§ **EXERCISE GOAL**
Of the lines listed below, return exactly those that run from the line containing "doc.recompute()" through the line containing "if empty is", both included.
+-------+
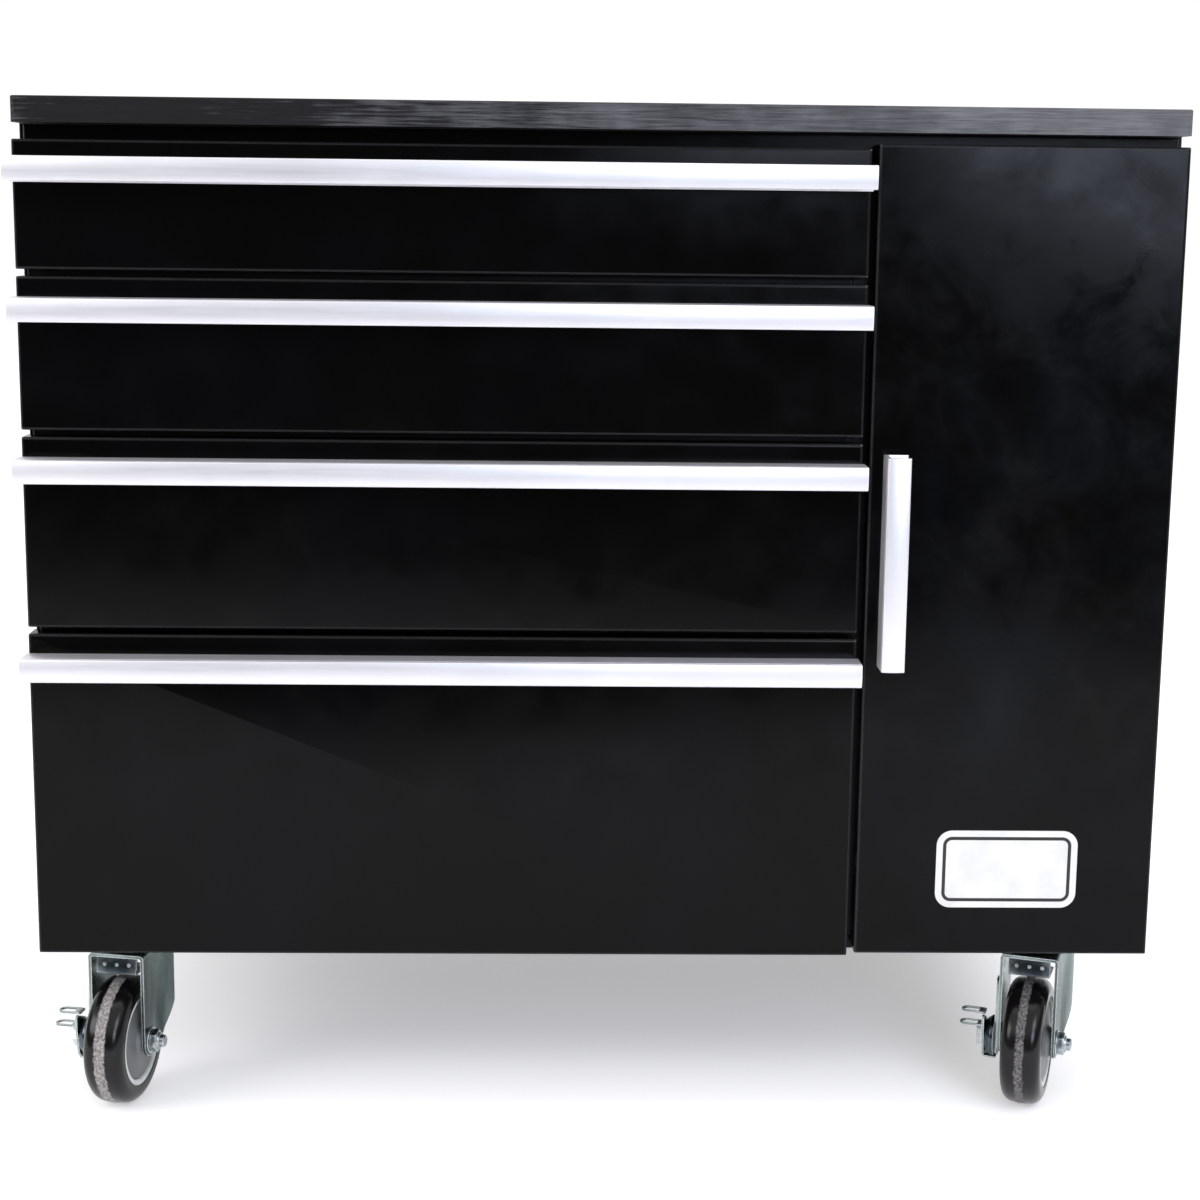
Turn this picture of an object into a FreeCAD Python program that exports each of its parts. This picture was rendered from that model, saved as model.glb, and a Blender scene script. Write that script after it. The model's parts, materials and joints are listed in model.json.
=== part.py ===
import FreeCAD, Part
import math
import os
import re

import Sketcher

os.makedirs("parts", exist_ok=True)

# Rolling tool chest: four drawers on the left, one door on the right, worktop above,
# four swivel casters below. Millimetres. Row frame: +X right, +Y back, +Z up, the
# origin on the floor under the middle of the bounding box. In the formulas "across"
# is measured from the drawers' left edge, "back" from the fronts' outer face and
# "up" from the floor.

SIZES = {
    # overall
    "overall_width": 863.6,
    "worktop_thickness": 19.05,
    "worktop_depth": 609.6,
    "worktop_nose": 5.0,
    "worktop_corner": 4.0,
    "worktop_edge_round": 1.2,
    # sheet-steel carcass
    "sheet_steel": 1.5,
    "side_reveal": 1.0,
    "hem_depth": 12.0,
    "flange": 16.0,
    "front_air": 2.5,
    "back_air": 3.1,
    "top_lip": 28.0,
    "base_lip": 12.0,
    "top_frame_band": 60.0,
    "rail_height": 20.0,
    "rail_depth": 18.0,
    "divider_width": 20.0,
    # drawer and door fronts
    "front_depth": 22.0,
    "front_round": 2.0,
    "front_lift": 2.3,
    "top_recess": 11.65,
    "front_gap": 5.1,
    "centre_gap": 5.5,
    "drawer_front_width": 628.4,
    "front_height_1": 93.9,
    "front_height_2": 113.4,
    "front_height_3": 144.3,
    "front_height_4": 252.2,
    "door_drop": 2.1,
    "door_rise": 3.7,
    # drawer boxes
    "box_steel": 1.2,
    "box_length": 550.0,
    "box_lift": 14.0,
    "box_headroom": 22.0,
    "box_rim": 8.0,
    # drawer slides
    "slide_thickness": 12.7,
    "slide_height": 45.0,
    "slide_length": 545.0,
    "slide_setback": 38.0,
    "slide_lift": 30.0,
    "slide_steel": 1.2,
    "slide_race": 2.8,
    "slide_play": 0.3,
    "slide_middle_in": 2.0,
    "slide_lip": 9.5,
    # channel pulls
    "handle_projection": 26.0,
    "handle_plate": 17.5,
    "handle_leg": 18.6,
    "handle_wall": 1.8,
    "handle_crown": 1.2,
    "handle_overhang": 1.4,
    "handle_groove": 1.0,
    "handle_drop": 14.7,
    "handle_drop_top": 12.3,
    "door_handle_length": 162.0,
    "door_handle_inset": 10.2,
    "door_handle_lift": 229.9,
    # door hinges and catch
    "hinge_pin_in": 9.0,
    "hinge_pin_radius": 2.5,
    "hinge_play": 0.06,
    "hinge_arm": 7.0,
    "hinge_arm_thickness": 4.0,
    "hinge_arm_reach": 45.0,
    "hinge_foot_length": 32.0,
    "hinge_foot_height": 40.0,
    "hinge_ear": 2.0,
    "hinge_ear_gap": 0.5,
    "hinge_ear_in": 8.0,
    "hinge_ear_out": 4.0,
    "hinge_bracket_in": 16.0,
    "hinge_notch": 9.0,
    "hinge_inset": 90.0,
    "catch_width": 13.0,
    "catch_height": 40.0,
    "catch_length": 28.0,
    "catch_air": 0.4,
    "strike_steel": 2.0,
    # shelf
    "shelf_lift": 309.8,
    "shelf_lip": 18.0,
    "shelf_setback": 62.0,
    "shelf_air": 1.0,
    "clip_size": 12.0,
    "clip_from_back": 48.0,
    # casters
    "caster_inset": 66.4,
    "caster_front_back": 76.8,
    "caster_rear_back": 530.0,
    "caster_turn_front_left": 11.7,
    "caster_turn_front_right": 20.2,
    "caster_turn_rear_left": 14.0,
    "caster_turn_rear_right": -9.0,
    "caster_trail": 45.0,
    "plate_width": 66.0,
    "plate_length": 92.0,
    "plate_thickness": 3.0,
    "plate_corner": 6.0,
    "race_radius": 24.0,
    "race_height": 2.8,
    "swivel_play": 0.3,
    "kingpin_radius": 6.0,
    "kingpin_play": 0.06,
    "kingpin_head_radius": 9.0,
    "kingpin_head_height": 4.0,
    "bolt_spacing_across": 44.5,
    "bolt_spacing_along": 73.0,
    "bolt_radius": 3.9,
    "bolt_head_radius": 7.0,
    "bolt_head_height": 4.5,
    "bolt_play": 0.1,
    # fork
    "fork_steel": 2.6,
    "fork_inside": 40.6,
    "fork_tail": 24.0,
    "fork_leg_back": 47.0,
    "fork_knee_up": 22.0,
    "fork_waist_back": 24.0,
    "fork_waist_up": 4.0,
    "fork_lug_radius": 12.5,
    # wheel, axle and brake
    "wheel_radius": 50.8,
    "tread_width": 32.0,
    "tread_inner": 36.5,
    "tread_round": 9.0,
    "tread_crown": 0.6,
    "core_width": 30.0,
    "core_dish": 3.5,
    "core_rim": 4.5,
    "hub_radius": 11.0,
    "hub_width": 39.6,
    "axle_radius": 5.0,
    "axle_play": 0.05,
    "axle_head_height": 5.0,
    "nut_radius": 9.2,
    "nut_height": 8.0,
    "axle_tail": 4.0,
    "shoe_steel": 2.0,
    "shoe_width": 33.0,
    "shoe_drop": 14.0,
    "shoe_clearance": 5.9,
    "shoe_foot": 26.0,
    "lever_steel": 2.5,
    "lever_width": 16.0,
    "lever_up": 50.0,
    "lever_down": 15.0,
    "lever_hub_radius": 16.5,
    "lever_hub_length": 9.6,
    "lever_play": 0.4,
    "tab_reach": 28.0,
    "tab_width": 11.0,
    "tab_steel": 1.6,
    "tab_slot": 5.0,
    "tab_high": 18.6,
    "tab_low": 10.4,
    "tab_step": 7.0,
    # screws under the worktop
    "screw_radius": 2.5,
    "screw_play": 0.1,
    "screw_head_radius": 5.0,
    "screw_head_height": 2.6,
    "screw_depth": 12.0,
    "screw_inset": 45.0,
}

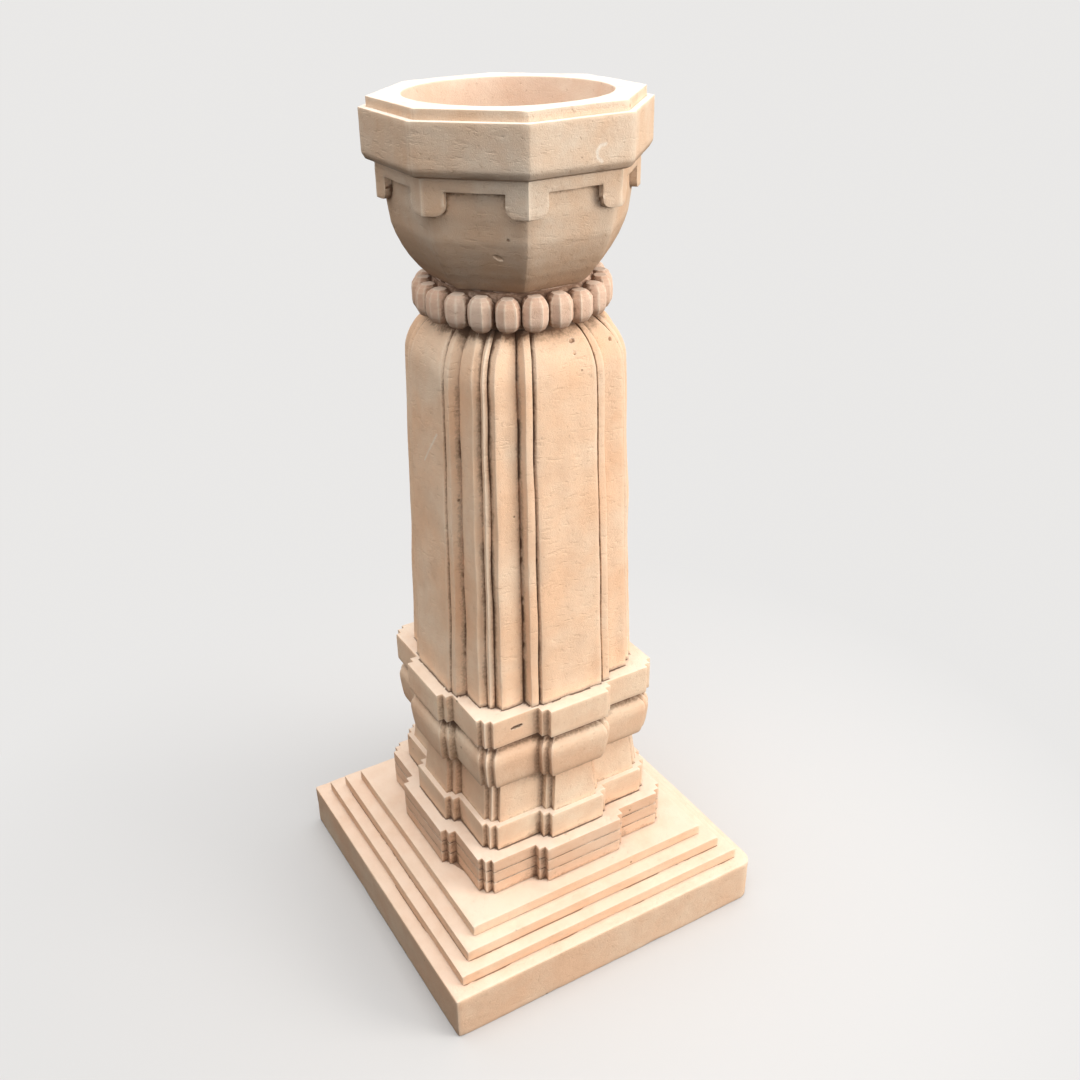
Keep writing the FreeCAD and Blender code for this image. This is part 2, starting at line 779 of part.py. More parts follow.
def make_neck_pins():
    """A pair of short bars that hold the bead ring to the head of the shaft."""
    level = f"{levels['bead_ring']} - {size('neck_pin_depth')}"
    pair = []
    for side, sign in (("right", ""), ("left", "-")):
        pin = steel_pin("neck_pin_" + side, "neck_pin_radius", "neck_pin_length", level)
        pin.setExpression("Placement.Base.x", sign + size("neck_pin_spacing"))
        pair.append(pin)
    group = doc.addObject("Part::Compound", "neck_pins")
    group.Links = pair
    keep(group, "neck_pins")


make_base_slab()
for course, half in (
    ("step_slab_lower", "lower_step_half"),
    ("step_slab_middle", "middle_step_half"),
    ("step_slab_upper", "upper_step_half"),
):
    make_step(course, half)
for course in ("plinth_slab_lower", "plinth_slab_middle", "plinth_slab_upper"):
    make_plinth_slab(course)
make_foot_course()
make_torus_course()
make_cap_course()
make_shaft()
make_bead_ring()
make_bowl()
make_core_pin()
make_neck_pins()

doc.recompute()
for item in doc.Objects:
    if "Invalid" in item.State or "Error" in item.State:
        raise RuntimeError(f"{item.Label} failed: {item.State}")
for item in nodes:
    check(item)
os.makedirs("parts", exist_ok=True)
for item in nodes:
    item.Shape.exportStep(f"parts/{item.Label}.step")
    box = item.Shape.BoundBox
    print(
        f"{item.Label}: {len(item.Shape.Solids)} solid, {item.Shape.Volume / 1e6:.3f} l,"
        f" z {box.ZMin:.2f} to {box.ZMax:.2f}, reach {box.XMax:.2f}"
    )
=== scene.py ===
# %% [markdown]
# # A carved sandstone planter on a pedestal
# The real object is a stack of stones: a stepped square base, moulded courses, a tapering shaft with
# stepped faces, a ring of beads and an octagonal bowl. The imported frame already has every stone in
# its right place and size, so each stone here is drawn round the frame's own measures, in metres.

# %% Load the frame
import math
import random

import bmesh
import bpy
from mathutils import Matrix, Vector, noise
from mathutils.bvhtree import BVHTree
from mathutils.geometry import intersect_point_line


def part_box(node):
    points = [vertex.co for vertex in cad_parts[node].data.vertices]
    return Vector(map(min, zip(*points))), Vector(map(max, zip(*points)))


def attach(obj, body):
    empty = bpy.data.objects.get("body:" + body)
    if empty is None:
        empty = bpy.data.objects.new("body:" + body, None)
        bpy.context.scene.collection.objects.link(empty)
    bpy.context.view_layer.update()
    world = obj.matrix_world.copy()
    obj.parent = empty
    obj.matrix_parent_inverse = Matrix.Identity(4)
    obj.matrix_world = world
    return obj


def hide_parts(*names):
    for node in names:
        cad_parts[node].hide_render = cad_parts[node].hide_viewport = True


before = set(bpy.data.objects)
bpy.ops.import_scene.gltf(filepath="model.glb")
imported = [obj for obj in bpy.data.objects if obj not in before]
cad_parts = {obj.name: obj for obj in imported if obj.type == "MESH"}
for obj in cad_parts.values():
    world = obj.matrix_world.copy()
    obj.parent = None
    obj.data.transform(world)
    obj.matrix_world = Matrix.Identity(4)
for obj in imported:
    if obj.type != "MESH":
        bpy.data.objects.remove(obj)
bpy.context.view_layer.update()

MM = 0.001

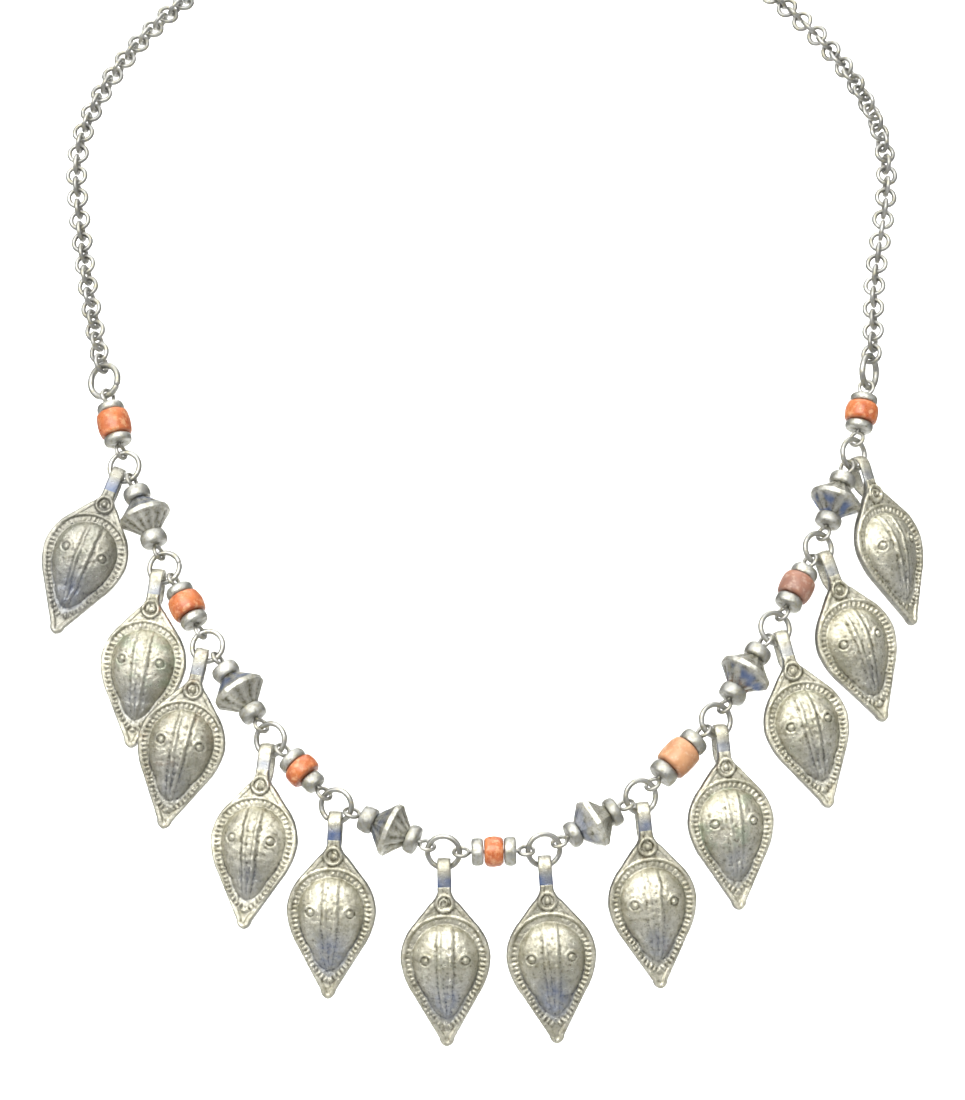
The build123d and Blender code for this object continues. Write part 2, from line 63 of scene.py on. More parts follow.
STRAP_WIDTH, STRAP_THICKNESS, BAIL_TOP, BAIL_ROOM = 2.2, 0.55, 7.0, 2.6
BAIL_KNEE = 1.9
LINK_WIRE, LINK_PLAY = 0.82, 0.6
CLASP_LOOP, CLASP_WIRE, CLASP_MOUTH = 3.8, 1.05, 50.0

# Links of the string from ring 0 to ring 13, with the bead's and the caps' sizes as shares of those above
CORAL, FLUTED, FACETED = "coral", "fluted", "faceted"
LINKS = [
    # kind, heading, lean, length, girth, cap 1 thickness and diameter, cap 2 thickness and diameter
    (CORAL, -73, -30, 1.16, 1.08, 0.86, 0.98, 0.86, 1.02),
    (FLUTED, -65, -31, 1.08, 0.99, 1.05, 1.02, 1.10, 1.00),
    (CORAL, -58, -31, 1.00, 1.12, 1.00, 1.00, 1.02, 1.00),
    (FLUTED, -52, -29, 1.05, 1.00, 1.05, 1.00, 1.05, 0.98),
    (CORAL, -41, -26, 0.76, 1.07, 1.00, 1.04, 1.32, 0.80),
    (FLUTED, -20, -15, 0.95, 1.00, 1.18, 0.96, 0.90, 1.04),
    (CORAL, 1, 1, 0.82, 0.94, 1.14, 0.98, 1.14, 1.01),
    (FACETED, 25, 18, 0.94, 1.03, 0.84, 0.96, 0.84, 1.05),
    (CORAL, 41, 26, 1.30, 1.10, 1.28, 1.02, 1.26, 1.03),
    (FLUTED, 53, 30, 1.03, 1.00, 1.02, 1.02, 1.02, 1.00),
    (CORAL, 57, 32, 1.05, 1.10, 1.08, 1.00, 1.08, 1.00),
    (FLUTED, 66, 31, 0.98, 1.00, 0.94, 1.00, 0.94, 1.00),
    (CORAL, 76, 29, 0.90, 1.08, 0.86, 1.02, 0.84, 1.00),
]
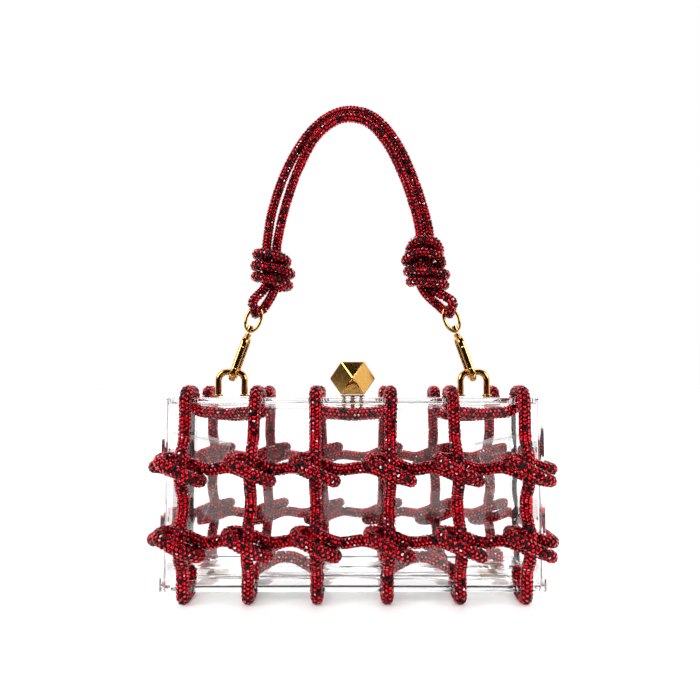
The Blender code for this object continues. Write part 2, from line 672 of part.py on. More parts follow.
+-------+
§ **THE REPLY**
doc.recompute()
for item in doc.Objects:
    if "Invalid" in item.State or "Error" in item.State:
        raise RuntimeError(f"{item.Label} failed: {item.State}")
for item in nodes:
    check(item)
os.makedirs("parts", exist_ok=True)
for item in nodes:
    item.Shape.exportStep(f"parts/{item.Label}.step")
    box = item.Shape.BoundBox
    print(
        f"{item.Label}: {len(item.Shape.Solids)} solid, {item.Shape.Volume / 1e6:.3f} l,"
        f" z {box.ZMin:.2f} to {box.ZMax:.2f}, reach {box.XMax:.2f}"
    )
=== scene.py ===
# %% [markdown]
# # A carved sandstone planter on a pedestal
# The real object is a stack of stones: a stepped square base, moulded courses, a tapering shaft with
# stepped faces, a ring of beads and an octagonal bowl. The imported frame already has every stone in
# its right place and size, so each stone here is drawn round the frame's own measures, in metres.

# %% Load the frame
import math
import random

import bmesh
import bpy
from mathutils import Matrix, Vector, noise
from mathutils.bvhtree import BVHTree
from mathutils.geometry import intersect_point_line


def part_box(node):
    points = [vertex.co for vertex in cad_parts[node].data.vertices]
    return Vector(map(min, zip(*points))), Vector(map(max, zip(*points)))


def attach(obj, body):
    empty = bpy.data.objects.get("body:" + body)
    if empty is None:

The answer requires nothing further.